I regret to inform you that we are all on a sitcom now. Everyone is enmeshed with an attention economy. Be it farming engagement on twitter, or upvotes on a reddit clone. And unlike actors who only have to inhabit their roles for hours a day, for a shooting schedule that might be weeks or months out of a year, those enmeshed in the attention economy must be in character 24/7. On social media, on streaming, on podcast, on youtube, all at once, all the time.

Some have whole heartedly embraced this. Twitter is full of people being characters, allowing the algorithm or engagement to tweak the dials on their personality. Like a second subconscious that lives in the cloud. Catgirl Kulak comes to mind. He's out there using an AI catgirl as an avatar, staying more and more in character as some sort of neo pagan feral/trad nordic catgirl with hot takes. It's a dangerous game he's playing, existing more and more in a fictional role. But there are others. The preposterous performative pro-Elon or pro-Trump nonsense I saw and tried to avoid on twitter this last week was really something. Twitter super users who've built their brand on being staunch partisans like Catturd out there acting like absolute charicatures of themselves. They're just sitcom characters anymore, and rapidly approaching the braindeath of the latter seasons. Others I don't think fully understand what was happening to them. I wonder how much upvote driven personality disorders had to do with certain flameouts here.

Because eventually every sitcom hits the wall. The characters have been intellectually and emotionally abused and lobotomized to such a point where there is no humanity left in them to ritualistically beat out for the amusement of the audience. It gets it's final season where the writers attempt to rehabilitate them just enough to send them off into the sunset.

There are no writers to rehabilitate you when the algorithm is done with you, and you've lived inside a cartoonish and horrifying version of yourself for attention for years on end.

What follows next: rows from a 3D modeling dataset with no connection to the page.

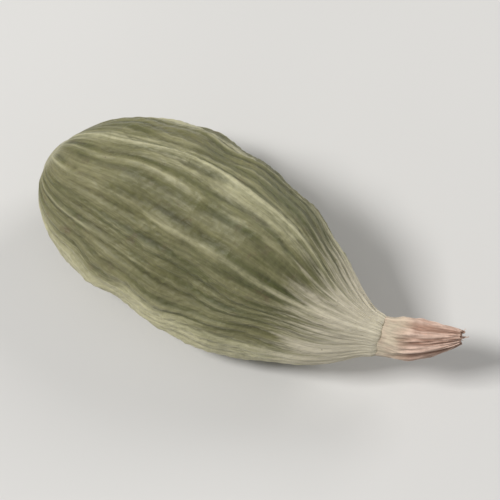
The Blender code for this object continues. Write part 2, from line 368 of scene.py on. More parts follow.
class StageSettings(bpy.types.PropertyGroup):
    """Floor, lights and camera."""

    floor_colour: bpy.props.FloatVectorProperty(
        name="Floor colour", description="Plain pale floor",
        default=(0.62, 0.61, 0.59), subtype="COLOR", size=3, min=0.0, max=1.0)
    floor_size: bpy.props.FloatProperty(
        name="Floor size", description="Half the floor's side", default=0.6, unit="LENGTH")
    azimuth: bpy.props.FloatProperty(
        name="Azimuth", description="Turn of the camera round the pod from the front",
        default=float(np.radians(32.0)), unit="ROTATION")
    elevation: bpy.props.FloatProperty(
        name="Elevation", description="Height of the camera over the horizon",
        default=float(np.radians(68.0)), unit="ROTATION")
    lens: bpy.props.FloatProperty(
        name="Lens", description="Focal length, in millimetres", default=200.0, min=20.0)
    frame_share: bpy.props.FloatProperty(
        name="Frame share", description="Share of the picture's width that the pod takes",
        default=0.78, subtype="FACTOR", min=0.1, max=1.0)
    key_power: bpy.props.FloatProperty(
        name="Key power", description="Power of the main soft light", default=0.58, unit="POWER")
    fill_power: bpy.props.FloatProperty(
        name="Fill power", description="Power of the weaker light behind", default=0.27, unit="POWER")
    sky: bpy.props.FloatProperty(
        name="Sky", description="Strength of the even light from all round", default=0.28, min=0.0)


GROUPS = {
    "pod_husk_form": HuskForm,
    "pod_husk_finish": HuskFinish,
    "pod_remnant_form": RemnantForm,
    "pod_remnant_finish": RemnantFinish,
    "pod_stage": StageSettings,
}


def fade(low, high, value):
    """Smooth step from 0 at low to 1 at high."""
    t = np.clip((value - low) / (high - low), 0.0, 1.0)
    return t * t * (3.0 - 2.0 * t)


def body_radius(s, form):
    """Half a superellipse from the base to the belly, a power curve from there to the apex."""
    towards_base = np.clip(1.0 - s / form.belly_at, 0.0, 1.0)
    towards_apex = np.clip((s - form.belly_at) / (form.body_length - form.belly_at), 0.0, 1.0)
    base_side = np.sqrt(1.0 - towards_base**BASE_BLUNTNESS)
    apex_side = 1.0 - towards_apex**APEX_BLUNTNESS
    return form.belly_radius * np.where(s < form.belly_at, base_side, apex_side)


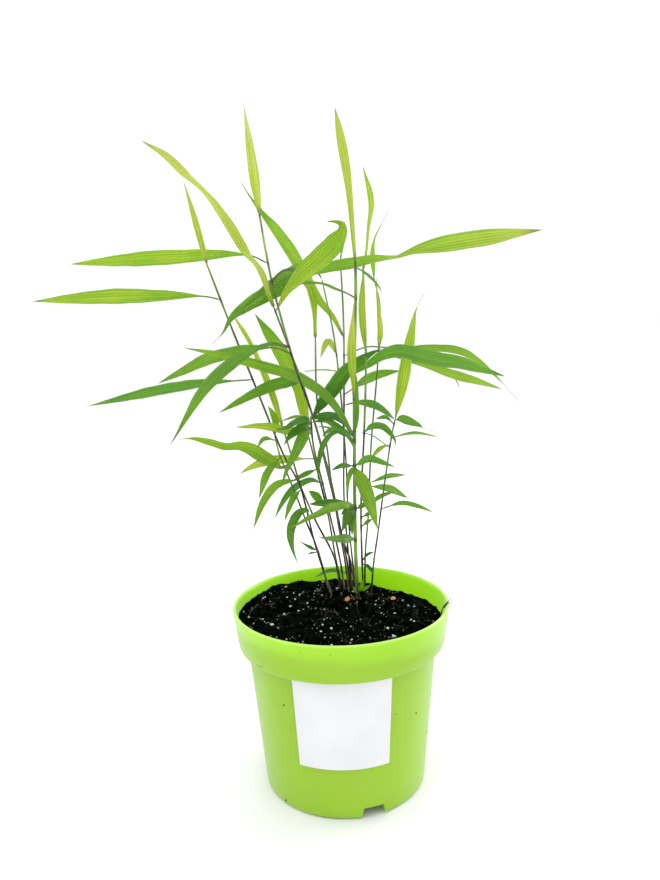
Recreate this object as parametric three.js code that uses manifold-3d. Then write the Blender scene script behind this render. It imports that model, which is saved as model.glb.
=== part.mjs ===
// A young clump of northern sea oats in a round nursery pot, in millimetres with +Z up.
// The origin is the middle of the pot's underside, and the side with the label faces -Y.
import * as THREE from 'three';
import { mergeVertices } from 'three/addons/utils/BufferGeometryUtils.js';
import Module from 'manifold-3d';

const wasm = await Module();
wasm.setup();

// Pot
const potHeight = 129;
const lipRadius = 75;
const lipRound = 1.1;
const bandFootRadius = 71.5;
const bandFootHeight = 102;
const bodyTopRadius = 65.7;
const footRadius = 56.4;
const footRound = 3.5;
const wall = 1.6;
const floorThickness = 2;
const roundSegments = 40;

// Drain notches in the foot, with a raised pocket and a hole behind each
const notchAngles = [-72, 48, 168];
const notchHeight = 7.8;
const notchHalfWidth = 9;
const notchSideSlope = 2.1;
const notchInnerRadius = 40;
const pocketWall = 1.8;
const drainHole = { radius: 48, wide: 9, deep: 7 };

// Label
const labelWidth = 63;
const labelTop = 100.3;
const labelHeight = 62;
const labelAngle = -91.2;
const labelThickness = 0.4;
const labelSteps = 12;

// Soil
const soilEdgeHeight = 118;
const soilRings = [0.88, 0.74, 0.58, 0.42, 0.26, 0.12];
const touchGap = 0.3;

// Stems and leaves
const holeClearance = 0.45;
const stemSides = 6;
const stemStep = 22;
const bladeStep = 15;
const bladeThickness = 0.95;
const bladeFold = 0.13;
const stalkWidth = 1.2;

const limeOutside = { color: 0xa8e048, roughness: 0.38, metalness: 0 };
const stickerWhite = { color: 0xf4f4f2, roughness: 0.5, metalness: 0 };
const peatBlack = { color: 0x17130f, roughness: 0.95, metalness: 0 };
const leafGreen = { color: 0x5f9f35, roughness: 0.5, metalness: 0 };

// One entry for each stem: the thickness at its foot and at its top, the points that it passes
// through, and its leaves. A leaf has the height of its root on the stem, its width, how far its
// face is tipped up at the root and at the point, in degrees, and the points that its midrib
// passes through to its point. Stalk is the bare length before the blade, where it is a long one.
const stems = [
  {
    thick: [2.3, 1.3],
    path: [[-5, 34, 108], [-15, 32, 154], [-23, 30, 178], [-30, 27, 200], [-40, 23, 230], [-43, 21, 245]],
    leaves: [
      { root: 243, width: 5, turn: [20, 20], rib: [[-44, 14, 256], [-45, 6, 267]] },
      { root: 229, width: 6, turn: [30, 10], rib: [[-48, 14, 219], [-54, 2, 203]] },
      { root: 241, width: 4, turn: [50, 30], rib: [[-50, 19, 242], [-55, 17, 236]] },
      { root: 156, width: 4, turn: [50, 30], rib: [[-22, 29, 162], [-29, 26, 165]] },
      { root: 154, width: 3, turn: [60, 60], rib: [[-20, 30, 155], [-24, 27, 154]] },
    ],
  },
  {
    thick: [2.3, 1.1],
    path: [[1, 45, 108], [-3, 44, 144], [-17, 43, 176], [-28, 41, 205], [-38, 40, 226], [-58, 36, 283],
      [-71, 32, 321], [-84, 20, 364]],
    leaves: [
      { root: 361, width: 5, turn: [20, 10], rib: [[-88, 10, 390], [-92, -2, 413]] },
      { root: 338, width: 11, turn: [30, 25], stalk: 9, rib: [[-86, 23, 341], [-137, 2, 342], [-187, -24, 340]] },
      { root: 283, width: 10, turn: [45, 40], stalk: 12, rib: [[-93, 44, 280], [-127, 56, 275], [-192, 78, 262]] },
      { root: 219, width: 11, turn: [35, 30], stalk: 8, rib: [[-60, 43, 231], [-96, 58, 235], [-121, 70, 235]] },
    ],
  },
  {
    thick: [2.3, 1.3],
    path: [[-2, 26, 108], [-17, 25, 162], [-23, 22, 193], [-30, 18, 224], [-37, 14, 253]],
    leaves: [
      { root: 250, width: 7, turn: [15, 10], rib: [[-46, 35, 277], [-59, 43, 308], [-73, 52, 331]] },
      { root: 211, width: 6, turn: [30, 10], rib: [[-42, 8, 211], [-51, 0, 201], [-59, -10, 181]] },
      { root: 200, width: 7, turn: [20, 10], rib: [[-31, 11, 197], [-37, 2, 185]] },
      { root: 185, width: 8, turn: [30, 0], rib: [[-28, 10, 190], [-35, -2, 179], [-28, -8, 157]] },
    ],
  },
  {
    thick: [2.5, 1.2],
    path: [[13, 36, 108], [8, 33, 147], [3, 30, 165], [-4, 24, 208], [-16, 12, 260], [-25, 8, 289],
      [-32, 9, 316], [-40, 14, 351], [-47, 20, 398]],
    leaves: [
      { root: 395, width: 7, turn: [15, 10], rib: [[-51, 32, 431], [-56, 46, 470]] },
      { root: 362, width: 12, turn: [25, 25], stalk: 10, rib: [[-54, 18, 367], [-109, 40, 369], [-193, 72, 369]] },
      {
        root: 348, width: 12, turn: [30, 25], stalk: 11,
        rib: [[-29, 16, 356], [0, 18, 355], [37, 12, 362], [73, -8, 369], [127, -42, 372]],
      },
      { root: 305, width: 10, turn: [45, 25], stalk: 11, rib: [[-43, -4, 308], [-76, -30, 288], [-102, -50, 250]] },
      { root: 301, width: 9, turn: [40, 30], stalk: 9, rib: [[-51, 0, 303], [-86, -14, 297], [-111, -28, 287]] },
      { root: 190, width: 4, turn: [40, 40], rib: [[-8, 21, 193], [-20, 18, 194]] },
    ],
  },
  {
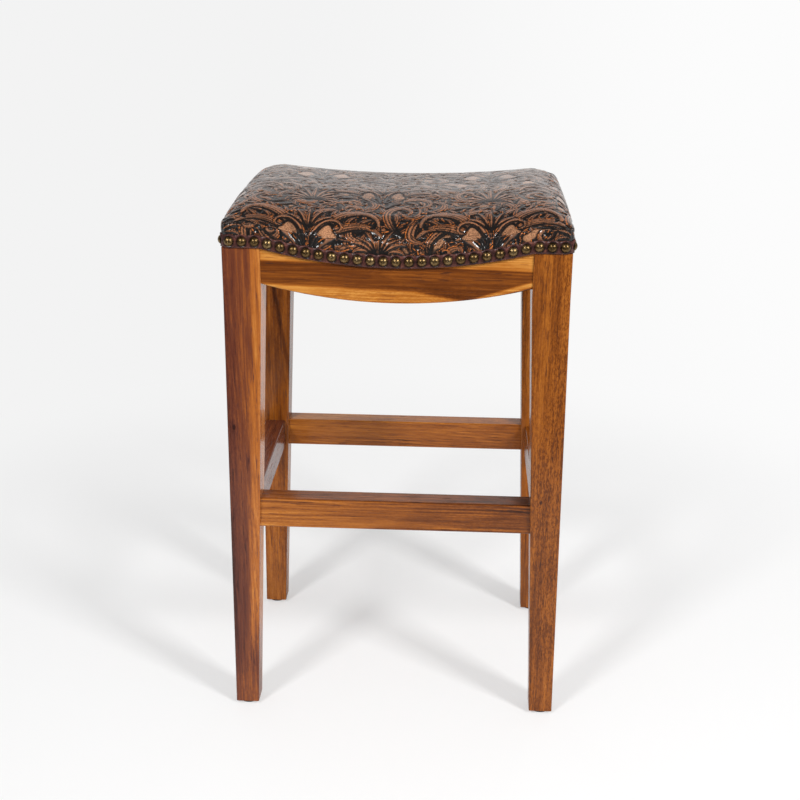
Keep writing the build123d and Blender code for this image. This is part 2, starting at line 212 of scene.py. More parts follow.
sweep_half_width = 6.0
for vertex in sweep.data.vertices:
    run = (vertex.co.y + 1) / 2 * (sweep_flat + sweep_rise)
    angle = min(max(run - sweep_flat, 0) / sweep_radius, math.pi / 2)
    rest = max(run - sweep_flat - sweep_radius * math.pi / 2, 0)
    y = sweep_front + min(run, sweep_flat) + sweep_radius * math.sin(angle)
    z = sweep_radius * (1 - math.cos(angle)) + rest
    vertex.co = (vertex.co.x * sweep_half_width, y, z)
bpy.ops.object.shade_smooth()
sweep.data.materials.append(paper.material)

lamp_aim = Vector((0, 0, 0.35))
lamp_tallness = 1.2
lamps = (("lamp_left", (-1.3, -2.1, 2.2), 0.50, 45), ("lamp_right", (2.35, -2.1, 2.4), 0.65, 90))
for lamp_name, lamp_place, lamp_width, power in lamps:
    bpy.ops.object.light_add(type="AREA", location=lamp_place)
    lamp = bpy.context.object
    lamp.name = lamp_name
    lamp.data.shape = "RECTANGLE"
    lamp.data.size = lamp_width
    lamp.data.size_y = lamp_width * lamp_tallness
    lamp.data.energy = power
    lamp.rotation_euler = (lamp_aim - lamp.location).to_track_quat("-Z", "Y").to_euler()

backdrop_level = 0.93
world = bpy.data.worlds.new("studio_light")
world.use_nodes = True
sky = world.node_tree
direction = Tone(sky, sky.nodes.new("ShaderNodeTexCoord").outputs["Generated"])
behind = direction.part(1).step(0.78, 0.975)
above = direction.part(2).step(0.2, 0.95)
room = 0.36 + above * 0.06
to_mirror = ray(direction, "Glossy")
in_mirror = to_mirror * (0.10 + behind * 0.90 - room)
level = room + in_mirror + ray(direction, "Camera") * (backdrop_level - room)
sky_colour = to_mirror.mix(tint(255, 255, 255), tint(255, 240, 236))
feed(sky, sky.nodes["Background"], {"Strength": level, "Color": sky_colour})
bpy.context.scene.world = world


# Legs: solid orange-brown hardwood, square at the top and tapered down to the foot from just
# below the aprons, mortised for the rails and finished in a rubbed half-gloss lacquer.
def dress(node, finish):
    """Give a node of the frame its finish."""
    for place in nodes[node].material_slots:
        place.material = finish.material


def hardwood(node, along, seed, tones, shape=None, bands=0.30, rings=0.16, flecks=0.10,
             ring_width=0.0035, lean=(0.03, 0.05)):
    """Lacquered wood for one node, its grain along one axis: growth rings, fibres, open pores,
    soft colour bands and curly flecks. Shape adds the light and dark places of the one board,
    and on some parts painted shade and painted highlights."""
    wood = Finish(f"wood_{node}", Specular_IOR_Level=0.22, Coat_Weight=0.12, Coat_Roughness=0.08)
    order = {"x": (1, 2, 0), "y": (0, 2, 1), "z": (0, 1, 2)}[along]
    here = [wood.place.part(i) for i in range(3)]
    across, deep, length = [here[i] for i in order]
    turned = wood.place.node("ShaderNodeCombineXYZ", {}, {0: across, 1: deep, 2: length})
    where = turned.moved(seed, 2 * seed, 3 * seed)
    pith = (0.09, 0.05)
    sway = where.scaled(9, 9, 2.2).grain(2.0) - 0.5
    sway_deep = where.moved(5, 5, 5).scaled(14, 14, 3.0).grain(2.0) - 0.5
    from_pith = across + pith[0] + length * lean[0] + sway * 0.03
    deep_from_pith = deep + pith[1] + length * lean[1] + sway_deep * 0.03
    radius = (from_pith * from_pith + deep_from_pith * deep_from_pith) ** 0.5
    ring = (radius * (2 * math.pi / ring_width)).math("SINE")
    band = where.scaled(55, 55, 1.6).grain(3.0, 0.55, 0.5) - 0.5
    fibre = where.scaled(520, 520, 16).grain(2.0, 0.65) - 0.5
    pore = where.scaled(760, 760, 45).grain(1.0, 0.5).step(0.60, 0.68)
    patch = where.scaled(170, 170, 5).grain(2.0).step(0.42, 0.62)
    streak = where.scaled(380, 380, 3.5).grain(2.0, 0.6) - 0.5
    mottle = where.scaled(110, 110, 16).grain(2.0, 0.6, 1.0) - 0.5
    value = 0.5 + band * (2 * bands) + ring * (rings * 0.5) * patch
    value = value + fibre * 0.40 - pore * patch * 0.30 + streak * 0.40 + mottle * 0.36
    curl = where.scaled(640, 640, 210).grain(2.0, 0.6, 0.6).step(0.38, 0.58) - 0.6
    curly = where.scaled(26, 26, 4).grain(1.0).step(0.30, 0.65) * 0.7 + 0.3
    value = value + curl * flecks * curly
    if shape:
        value = value + shape(*here)
    height = fibre * 0.5 - pore * patch
    wood.set(
        Base_Color=value.ramp(*tones),
        Roughness=0.27 + pore * 0.2 + band * 0.1,
        Normal=height.bump(0.00012, 0.6),
    )
    dress(node, wood)


dark_wood = (
    (0.0, tint(50, 20, 14)),
    (0.28, tint(90, 45, 32)),
    (0.5, tint(116, 62, 36)),
    (0.75, tint(170, 98, 40)),
    (1.0, tint(212, 142, 70)),
)
gold_wood = (
    (0.0, tint(58, 26, 8)),
    (0.3, tint(102, 52, 16)),
    (0.5, tint(138, 76, 24)),
    (0.75, tint(176, 106, 38)),
    (1.0, tint(214, 150, 72)),
)
leg_inner_edge = 0.154
taper_top = 0.555
taper_slope = 0.0378
left_knot = (-0.1915, 0.3895)
right_knot = (0.176, 0.301)


def knot_distance(x, z, knot, narrow):
    """Distance from a knot that is longer up the leg than across it."""
    across = x - knot[0]
    up = z - knot[1]
    return (across * across * narrow + up * up) ** 0.5


def left_leg_stripes(x, y, z):
    """Dark heartwood on the outer side, a pale strip of sapwood along the inner edge, and a knot."""
    inner = leg_inner_edge + (taper_top - z).math("MAXIMUM", 0.0) * taper_slope
    from_edge = x * -1 - inner
    sap = (1 - from_edge.step(0.006, 0.0175)) * z.step(0.03, 0.16)
    heart = from_edge.step(0.020, 0.034)
    foot = (1 - z.step(0.15, 0.45)) * z.step(0.02, 0.12)
    knot = knot_distance(x, z, left_knot, 3.0)
    eye = (1 - knot.step(0.0015, 0.0045)) * 0.5
    halo = (1 - knot.step(0.004, 0.013)) * 0.12
    return sap * (0.24 + foot * 0.30) - heart * 0.19 - foot * 0.24 - eye - halo + 0.02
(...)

You can just... not engage with most of that? There are places like Substack and this site that don't sort by popularity. You can also curate your feed to make the algorithmic sites useful. I use Twitter/X to keep up with bloggers I know, and Reddit is useful for AI updates and video game discussions. Youtube can be almost anything you want it to be as long as you subscribe to the things you like and don't subscribe to things you don't like. Just get off /r/all and Tiktok.

True, but in many cases you will have to actively fight the algorithm's attempt to get you to partake in whatever drivel is popular with everyone else, and watch out for its attempts to sneak in ads or other content that someone is paying to put in front of your eyes.

Twitter and Reddit both allow you to sort chronologically. I've just naturally stopped using most of the ones that don't have an option like that, such as Facebook and TikTok (I never got into TikTok in the first place, I bounced off hard). I also don't think "the algorithm" is necessarily always bad -- Youtube's recommended videos have exposed me to some truly excellent creators like Montemayor over the years. Sometimes I'll watch lower quality stuff like whatifalthist and my recommended will be populated by garbage for a bit, but that resolves itself after a week or so, and I could probably speed it up by marking those videos as things I don't want.

Ublock Origin blocks basically all ads, and is quite effective. I haven't noticed shills posing as users to be that much of a problem outside of stuff like porn.

I sometimes wonder if I'm the last user who still goes to each user's personal page a specific subreddit when I want to see something.